According to recent reports in Variety and IndieWire, the film’s first-time writer-director Michael Morris and his wife, the actor Mary McCormack, began recruiting advocates over the summer. Their friend Howard Stern raved about Riseborough and the movie on his Sirius XM radio show, as did powerful allies including Charlize Theron and Edward Norton. (Morris has directed episodes of such television series as “Better Call Saul,” “Shameless” and “Bloodline.”) Once Riseborough received an Independent Spirit Award nomination in November, organic momentum among her fellow actors — the largest branch in the Academy of Motion Picture Arts and Sciences — began to build, with such head-turners as Gwyneth Paltrow, Jane Fonda, Kate Winslet and Mia Farrow boarding her grass-roots campaign, shouting her out on social media and hosting tastemaker screenings.
The last time an actor waged anything remotely similar was in 2011, when Melissa Leo took out her own trade ads for her supporting turn in “The Fighter.” (Let the record reflect that it worked.) But Riseborough’s campaign, although doubtlessly facilitated by her management and PR team, is the product of her colleagues seeing her performance and advocating for it — kind of how the system is supposed to work. The same could be said for “All Quiet on the Western Front,” which received a surprising nine Oscar nominations, including for best picture.

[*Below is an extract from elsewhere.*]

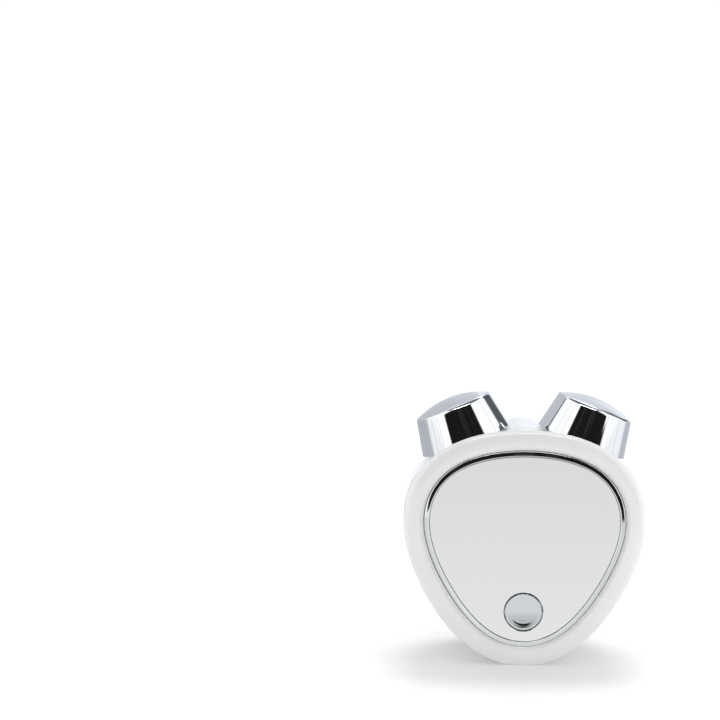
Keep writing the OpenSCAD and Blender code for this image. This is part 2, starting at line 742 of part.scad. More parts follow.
axle_r = axle_d / 2;
bush_r = axle_r + run_gap + bush_wall;
bush_flange_r = bush_r + 1;
clip_top = -bush_len - end_gap;
axle_end = clip_top - clip_t - 0.55;
clip_groove = 0.5;

module axle(side) {
    neck_r = axle_r - clip_groove;
    color("lightgray") on_axle(side) rotate_extrude($fn = 64) polygon([[0, axle_end],
        [axle_r - 0.3, axle_end], [axle_r, axle_end + 0.3], [axle_r, clip_top - clip_t],
        [neck_r, clip_top - clip_t], [neck_r, clip_top], [axle_r, clip_top],
        [axle_r, axle_grip], [0, axle_grip]]);
}

module clip(side) {
    clip_r = clip_d / 2;
    neck_r = axle_r - clip_groove;
    color("dimgray") on_axle(side) translate([0, 0, clip_top - clip_t]) difference() {
        cylinder(h = clip_t, r = clip_r, $fn = 64);
        translate([0, 0, -1]) cylinder(h = clip_t + 2, r = neck_r + touch_gap, $fn = 64);
        translate([0, -neck_r * 0.8, -1]) cube([clip_r + 1, neck_r * 1.6, clip_t + 2]);
        for (s = [-1, 1]) rotate(s * 125)
            translate([clip_r - 0.4, 0, -1]) cylinder(h = clip_t + 2, r = 0.8, $fn = 32);
    }
}

module bush(side) {
    bore_r = axle_r + run_gap;
    top = -end_gap;
    color("goldenrod") on_axle(side) difference() {
        union() {
            translate([0, 0, -bush_len]) cylinder(h = bush_len + top, r = bush_r, $fn = 64);
            translate([0, 0, top - bush_flange_t])
                cylinder(h = bush_flange_t, r = bush_flange_r, $fn = 64);
        }
        translate([0, 0, -bush_len - 1]) cylinder(h = bush_len + 2, r = bore_r, $fn = 64);
    }
}

seat_d = roller_gap + seat_wall;        // depth of the casing's inner face at a seat
ear_rest = 0.2;                         // between the casing's inner face and the ears
ear_top = -seat_d - ear_rest;
ear_screw_in = seat_wall - 0.8;
ear_r = 2.3;
module housing(side) {
    nose_top = -end_gap - bush_flange_t;
    color("white") on_axle(side) difference() {
        union() {
            translate([0, 0, ear_top])
                cylinder(h = nose_top - ear_top, r = bush_flange_r, $fn = 64);
            translate([0, 0, -bush_len])
                cylinder(h = bush_len + ear_top, r = housing_d / 2, $fn = 64);
            for (x = ear_screw_x) translate([x, 0, ear_top - ear_t])
                cylinder(h = ear_t, r = ear_r, $fn = 48);
            translate([-ear_reach, -ear_r, ear_top - ear_t])
                cube([2 * ear_reach, 2 * ear_r, ear_t]);
        }
        translate([0, 0, -bush_len - 1])
            cylinder(h = bush_len + 2, r = bush_r + thread_gap, $fn = 64);
        for (x = ear_screw_x) translate([x, 0, ear_top - ear_t - 1])
            cylinder(h = ear_t + 2, r = small_screw_d / 2 + fit_gap, $fn = 32);
    }
}

// The inner screw of each pair also clamps the contact spring, so its head sits lower
module housing_screws(side) {
    ear_bottom = ear_top - ear_t;
    color("lightgray") on_axle(side) for (x = ear_screw_x) {
        drop = x * side < 0 ? contact_t : 0;
        translate([x, 0, ear_bottom - drop])
            small_screw(drop + ear_t + ear_rest + ear_screw_in - 0.3);
    }
}

// Contact spring: clamped under a screw, down past the housing, across the axle's end
tail_reach = ear_reach + 3.2;
module contact_spring(side) {
    ear_bottom = ear_top - ear_t;
    blade = axle_end - touch_gap;
    stem_x = housing_d / 2 + 0.15;
    color("gold") on_axle(side) mirror([side < 0 ? 1 : 0, 0, 0]) difference() {
        union() {
            translate([-tail_reach, -contact_w / 2, ear_bottom - contact_t])
                cube([tail_reach - stem_x, contact_w, contact_t]);
            translate([-stem_x - contact_t, -contact_w / 2, blade - contact_t])
                cube([contact_t, contact_w, ear_bottom - blade + contact_t]);
            translate([-stem_x - contact_t, -contact_w / 2, blade - contact_t])
                cube([stem_x + contact_t + 1, contact_w, contact_t]);
        }
        translate([-ear_reach, 0, ear_bottom - 1])
            cylinder(h = 2, r = small_screw_d / 2 + fit_gap, $fn = 32);
    }
}

// Lead from the contact spring's tail to its pad at the board's top edge, as distance
// across from the middle, depth and height
roller_z = mid_z + roller_rise;
lead_x = roller_offset - 11.75;
lead_set_back = roller_set_back - 0.4;
pad_x = 6;
pad_z = board_top - 1.7;
lead_route = [[lead_x + 0.3, lead_set_back + 0.1, roller_z - 1.48],
    [lead_x, lead_set_back, roller_z - 2.28], [lead_x + 0.1, lead_set_back, roller_z - 3.98],
    [pad_x - 3.8, lead_set_back, roller_z - 5.98], [pad_x - 2.6, board_back + 2.8, pad_z + 4.3],
    [pad_x - 1.4, board_back + 2.4, pad_z + 2], [pad_x - 0.3, board_back + 1.7, pad_z + 0.6],
    [pad_x, board_back + 0.8, pad_z + 0.1], [pad_x, board_back + 0.05, pad_z]];
module lead(side) {
    color("white") tube([for (q = lead_route) [side * q[0], face_y + q[1], q[2]]]);
}

module left_roller() { roller(-1); }
module left_axle() { axle(-1); }
module left_clip() { clip(-1); }
module left_bush() { bush(-1); }
module left_housing() { housing(-1); }
module left_housing_screws() { housing_screws(-1); }
module left_contact_spring() { contact_spring(-1); }
module left_lead() { lead(-1); }
module right_roller() { roller(1); }
module right_axle() { axle(1); }
module right_clip() { clip(1); }
module right_bush() { bush(1); }
module right_housing() { housing(1); }
module right_housing_screws() { housing_screws(1); }
module right_contact_spring() { contact_spring(1); }
module right_lead() { lead(1); }

front_shell();
rear_shell();
bezel_ring();
face_plate();
adhesive_film();
power_button();
switch_plunger();
switch_body();
circuit_board();
board_screws();
case_screws();
charging_inlet();
inlet_tongue();
controller_chip();
charger_chip();
boost_inductor();
capacitors();
cell_connector();
battery_cell();
cell_pad();
cell_lead_positive();
cell_lead_negative();
left_roller();
left_axle();
left_clip();
left_bush();
left_housing();
left_housing_screws();
left_contact_spring();
left_lead();
right_roller();
right_axle();
right_clip();
right_bush();
right_housing();
right_housing_screws();
right_contact_spring();
right_lead();
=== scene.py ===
"""Facial toning device: gloss casing, chrome ring, mirror plate, button and two rollers."""

import json
import math

import bmesh
import bpy
from bpy.props import FloatProperty, FloatVectorProperty, IntProperty, PointerProperty
from mathutils import Matrix, Vector


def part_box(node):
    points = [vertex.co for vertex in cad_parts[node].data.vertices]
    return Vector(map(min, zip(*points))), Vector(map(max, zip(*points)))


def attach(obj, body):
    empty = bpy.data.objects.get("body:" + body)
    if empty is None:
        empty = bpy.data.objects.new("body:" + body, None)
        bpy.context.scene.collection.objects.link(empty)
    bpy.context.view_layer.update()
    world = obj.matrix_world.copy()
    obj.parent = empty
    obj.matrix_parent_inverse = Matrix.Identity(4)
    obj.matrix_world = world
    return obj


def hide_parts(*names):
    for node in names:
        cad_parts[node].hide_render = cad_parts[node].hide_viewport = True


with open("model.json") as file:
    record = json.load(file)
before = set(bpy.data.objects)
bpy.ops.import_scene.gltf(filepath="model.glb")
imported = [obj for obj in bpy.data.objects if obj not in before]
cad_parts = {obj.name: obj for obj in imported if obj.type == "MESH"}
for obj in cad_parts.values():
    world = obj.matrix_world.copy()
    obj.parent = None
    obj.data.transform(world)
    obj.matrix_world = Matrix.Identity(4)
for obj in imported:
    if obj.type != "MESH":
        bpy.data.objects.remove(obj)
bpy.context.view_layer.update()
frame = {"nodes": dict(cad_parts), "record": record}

bl_info = {
    "name": "Facial toning device",
    "version": (1, 0, 0),
    "blender": (4, 5, 0),
    "location": "3D View > Sidebar > Toning",
    "description": "Looks of a handheld facial toning device round its packed model",
    "category": "Add Mesh",
}

MM = 0.001


def linear(code):
    """An sRGB hex colour as linear red, green and blue."""
    parts = [int(code[i:i + 2], 16) / 255 for i in (1, 3, 5)]
    return [c / 12.92 if c <= 0.04045 else ((c + 0.055) / 1.055) ** 2.4 for c in parts]


def size(label, default, about):
    """A length property that is written in millimetres and kept in metres."""
    return FloatProperty(name=label, description=about, default=default * MM,
                         unit="LENGTH", precision=2)


def colour(label, code, about):
    """A colour property that is written as an sRGB hex value."""
    return FloatVectorProperty(name=label, description=about, default=linear(code),
                               subtype="COLOR", min=0, max=1)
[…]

Edward Berger’s adaptation — the first German-language version of Erich Maria Remarque’s World War I novel — is a Netflix film, but its nomination wasn’t the result of one of the streamer’s notoriously aggressive awards campaigns. It built on the thoughtful and strategic leveraging of steady support the film has earned with viewers, especially in craft guilds, where it has been recognized for its superb cinematography, sound design and visual effects.

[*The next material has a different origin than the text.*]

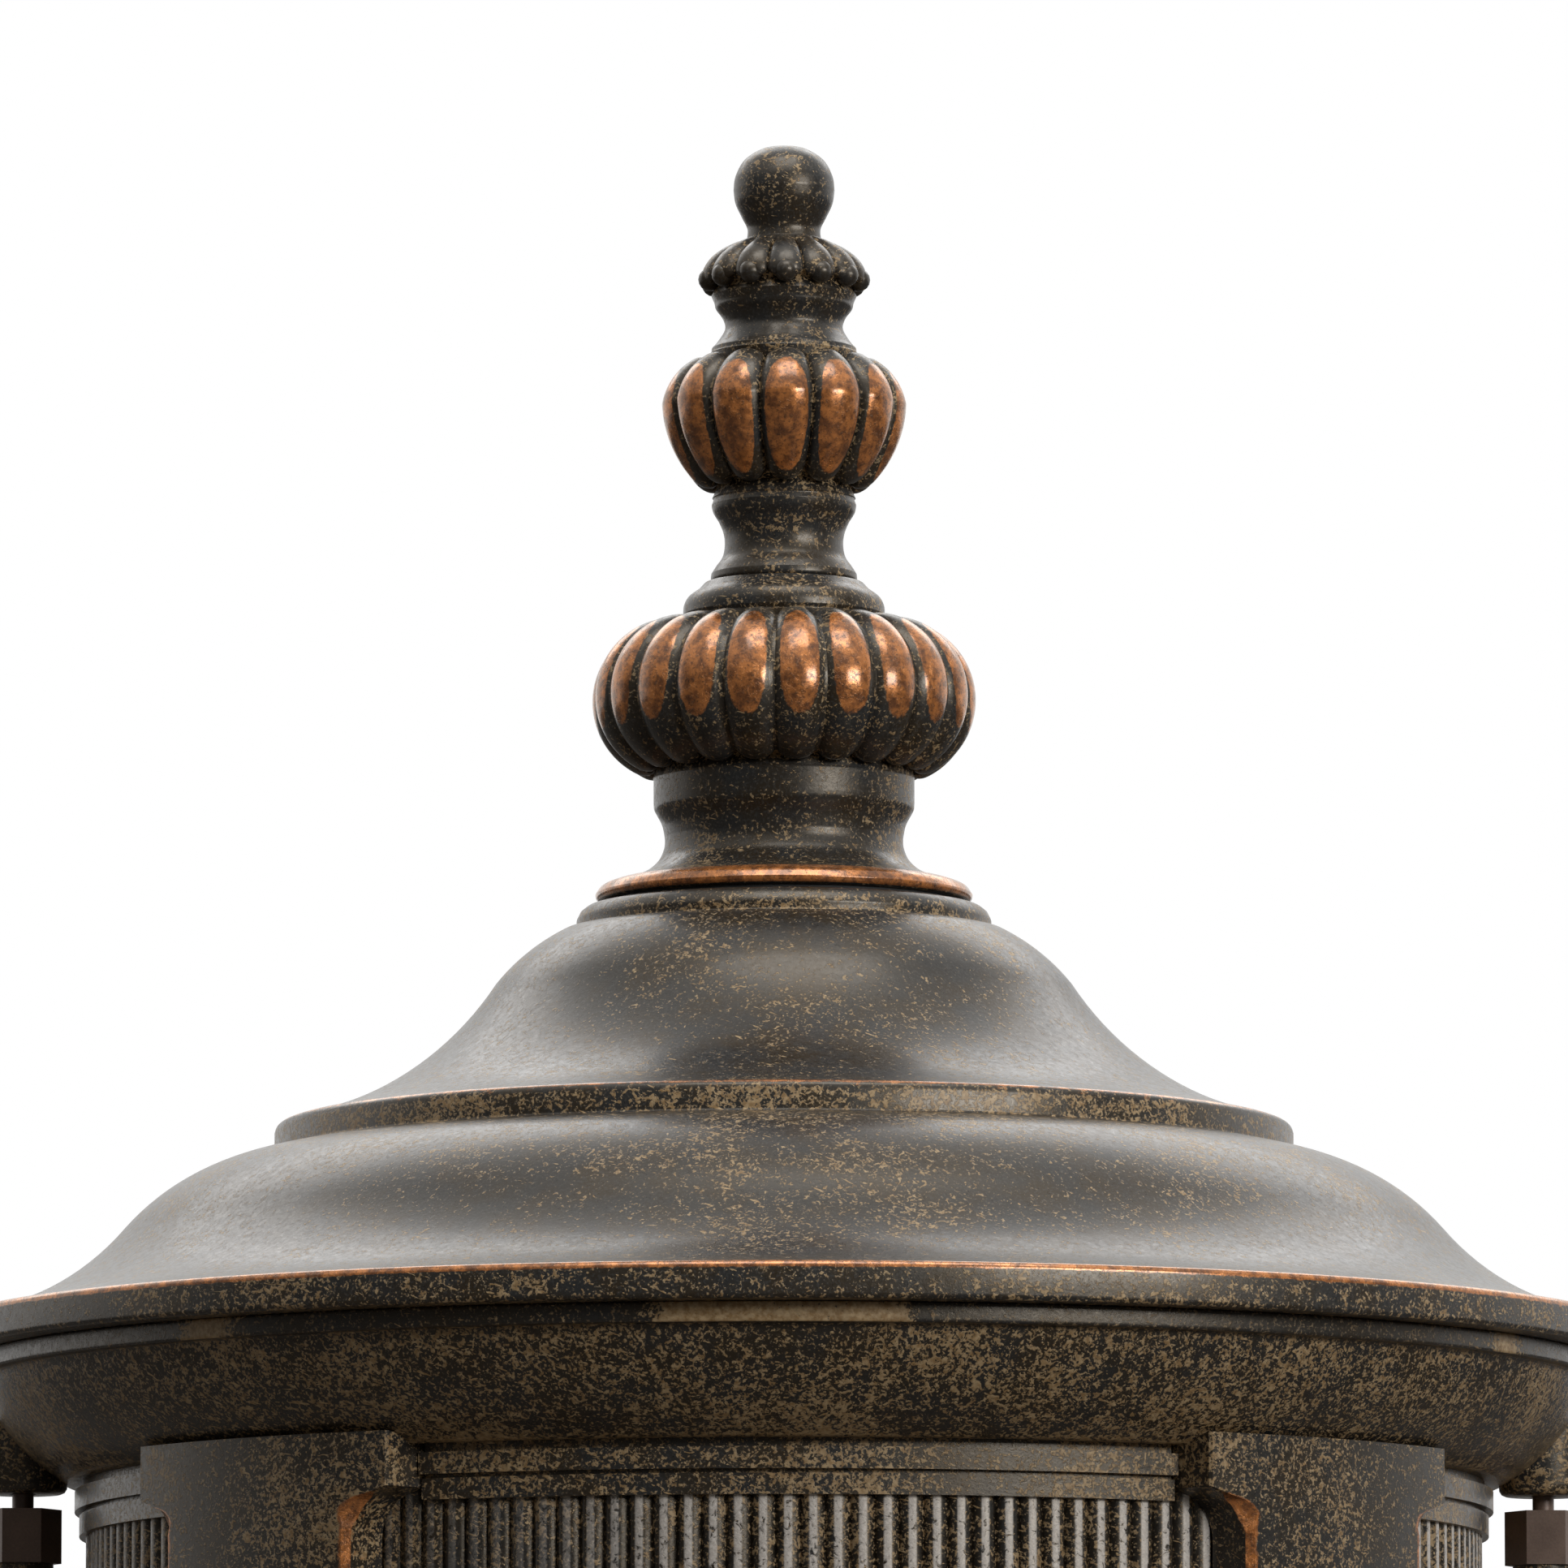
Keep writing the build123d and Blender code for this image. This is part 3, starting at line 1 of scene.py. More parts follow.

“All Quiet on the Western Front” also surely benefited from changes in the Academy over the past five years, which have seen a dramatic increase in the organization’s non-American members. The results of the internationalization of the Academy have already been seen in such groundbreaking victories as “Parasite’s” best-picture win in 2020. (“All Quiet on the Western Front” received 14 BAFTA nominations.)
This year, strong showings from “All Quiet on the Western Front” and the contemporary class satire “Triangle of Sadness” — nominated for best picture, director and screenplay — suggest that the Oscars’ constituencies are mighty and global in their reach. And the success of actors such as Nighy, Mescal, Henry and Riseborough raise the heartening prospect that inevitability lies not in huge corporate spends but in something as nuanced and fundamental as a great performance, full stop.
“The idea that you need endless resources, I don’t think that’s necessarily true,” Riseborough told Variety’s Marc Malkin on Tuesday. “The people who made sure of that is our community.”